┌──

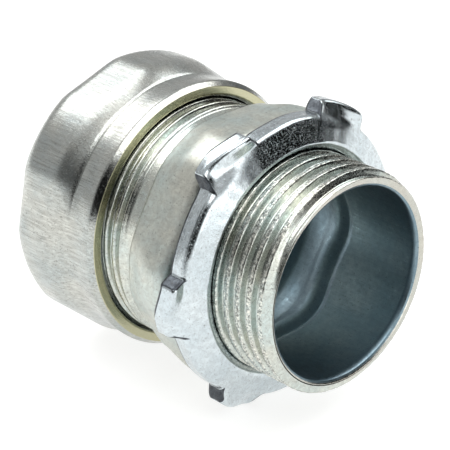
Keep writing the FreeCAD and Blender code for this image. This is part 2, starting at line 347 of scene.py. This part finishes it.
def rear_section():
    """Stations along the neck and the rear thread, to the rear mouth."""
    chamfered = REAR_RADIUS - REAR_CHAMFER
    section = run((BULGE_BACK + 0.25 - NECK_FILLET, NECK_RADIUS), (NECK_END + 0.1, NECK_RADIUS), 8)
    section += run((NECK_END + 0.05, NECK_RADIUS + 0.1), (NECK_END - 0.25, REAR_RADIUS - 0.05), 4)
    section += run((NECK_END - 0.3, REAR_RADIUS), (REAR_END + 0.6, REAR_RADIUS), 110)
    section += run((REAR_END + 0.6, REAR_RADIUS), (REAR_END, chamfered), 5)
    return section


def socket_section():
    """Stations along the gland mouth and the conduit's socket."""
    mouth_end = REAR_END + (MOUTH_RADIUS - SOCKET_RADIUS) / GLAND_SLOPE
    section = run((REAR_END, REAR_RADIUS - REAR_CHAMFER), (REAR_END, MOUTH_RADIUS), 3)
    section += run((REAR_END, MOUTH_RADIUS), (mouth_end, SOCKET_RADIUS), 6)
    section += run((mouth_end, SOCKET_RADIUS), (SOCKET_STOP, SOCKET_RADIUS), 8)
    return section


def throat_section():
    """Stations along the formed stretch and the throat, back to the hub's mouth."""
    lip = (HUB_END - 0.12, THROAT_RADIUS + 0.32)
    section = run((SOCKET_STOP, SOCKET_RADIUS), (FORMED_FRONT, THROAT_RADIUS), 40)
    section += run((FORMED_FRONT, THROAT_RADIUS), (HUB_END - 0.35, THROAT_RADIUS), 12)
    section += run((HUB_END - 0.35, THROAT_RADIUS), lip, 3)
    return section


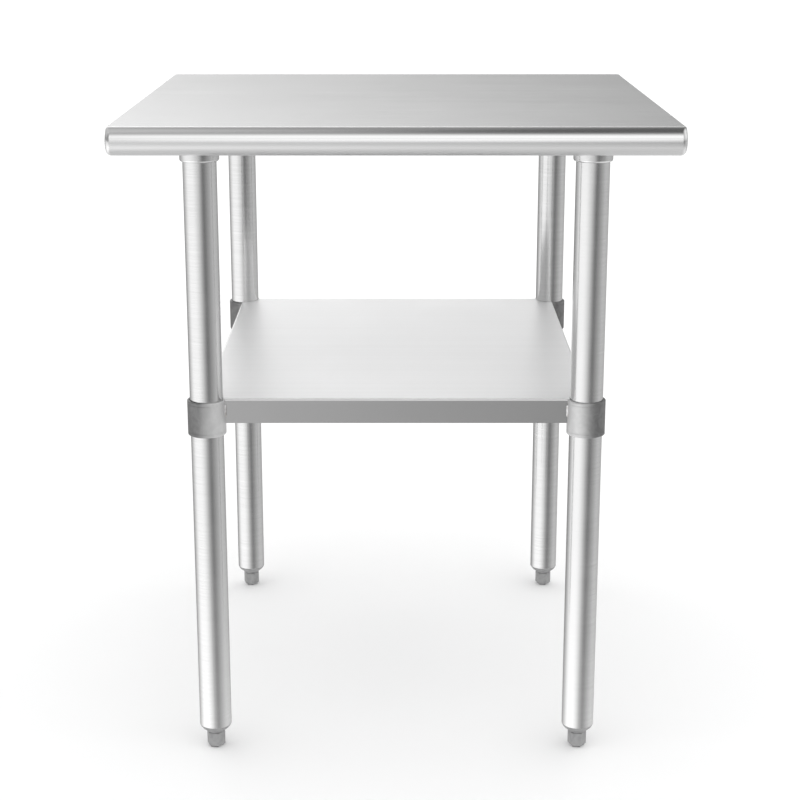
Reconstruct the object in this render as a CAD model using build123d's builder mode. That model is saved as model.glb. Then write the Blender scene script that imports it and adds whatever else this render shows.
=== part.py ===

└──

• _Stated problem_:
Extract the complete listing verbatim.

• _Correct result_:
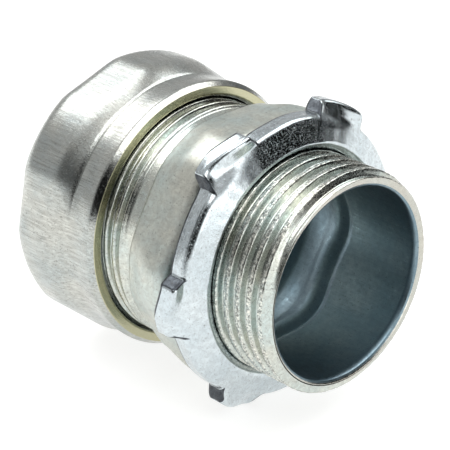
Keep writing the FreeCAD and Blender code for this image. This is part 2, starting at line 347 of scene.py. This part finishes it.
def rear_section():
    """Stations along the neck and the rear thread, to the rear mouth."""
    chamfered = REAR_RADIUS - REAR_CHAMFER
    section = run((BULGE_BACK + 0.25 - NECK_FILLET, NECK_RADIUS), (NECK_END + 0.1, NECK_RADIUS), 8)
    section += run((NECK_END + 0.05, NECK_RADIUS + 0.1), (NECK_END - 0.25, REAR_RADIUS - 0.05), 4)
    section += run((NECK_END - 0.3, REAR_RADIUS), (REAR_END + 0.6, REAR_RADIUS), 110)
    section += run((REAR_END + 0.6, REAR_RADIUS), (REAR_END, chamfered), 5)
    return section


def socket_section():
    """Stations along the gland mouth and the conduit's socket."""
    mouth_end = REAR_END + (MOUTH_RADIUS - SOCKET_RADIUS) / GLAND_SLOPE
    section = run((REAR_END, REAR_RADIUS - REAR_CHAMFER), (REAR_END, MOUTH_RADIUS), 3)
    section += run((REAR_END, MOUTH_RADIUS), (mouth_end, SOCKET_RADIUS), 6)
    section += run((mouth_end, SOCKET_RADIUS), (SOCKET_STOP, SOCKET_RADIUS), 8)
    return section


def throat_section():
    """Stations along the formed stretch and the throat, back to the hub's mouth."""
    lip = (HUB_END - 0.12, THROAT_RADIUS + 0.32)
    section = run((SOCKET_STOP, SOCKET_RADIUS), (FORMED_FRONT, THROAT_RADIUS), 40)
    section += run((FORMED_FRONT, THROAT_RADIUS), (HUB_END - 0.35, THROAT_RADIUS), 12)
    section += run((HUB_END - 0.35, THROAT_RADIUS), lip, 3)
    return section


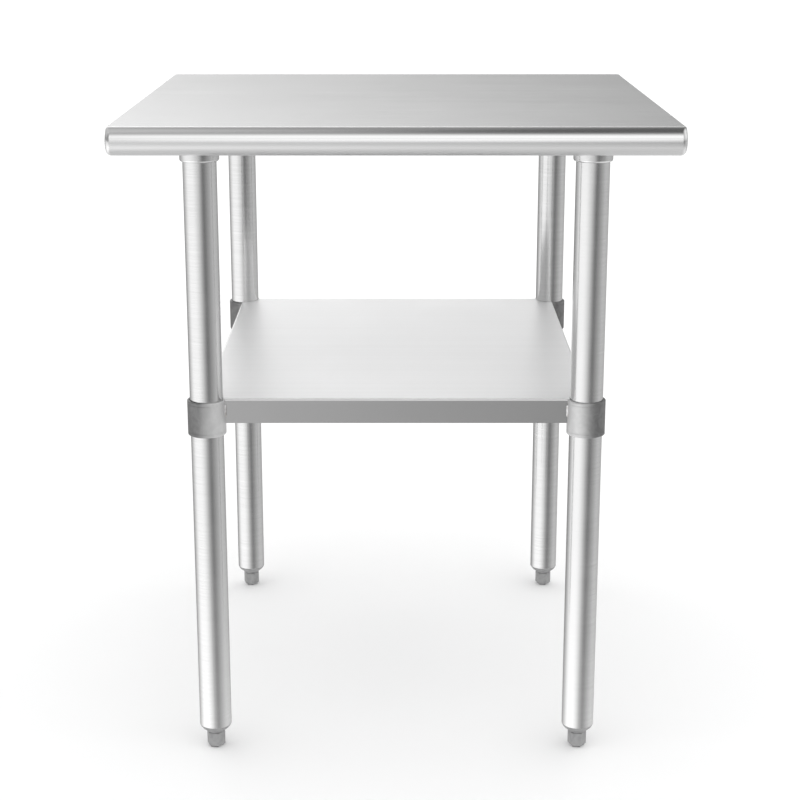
Reconstruct the object in this render as a CAD model using build123d's builder mode. That model is saved as model.glb. Then write the Blender scene script that imports it and adds whatever else this render shows.
=== part.py ===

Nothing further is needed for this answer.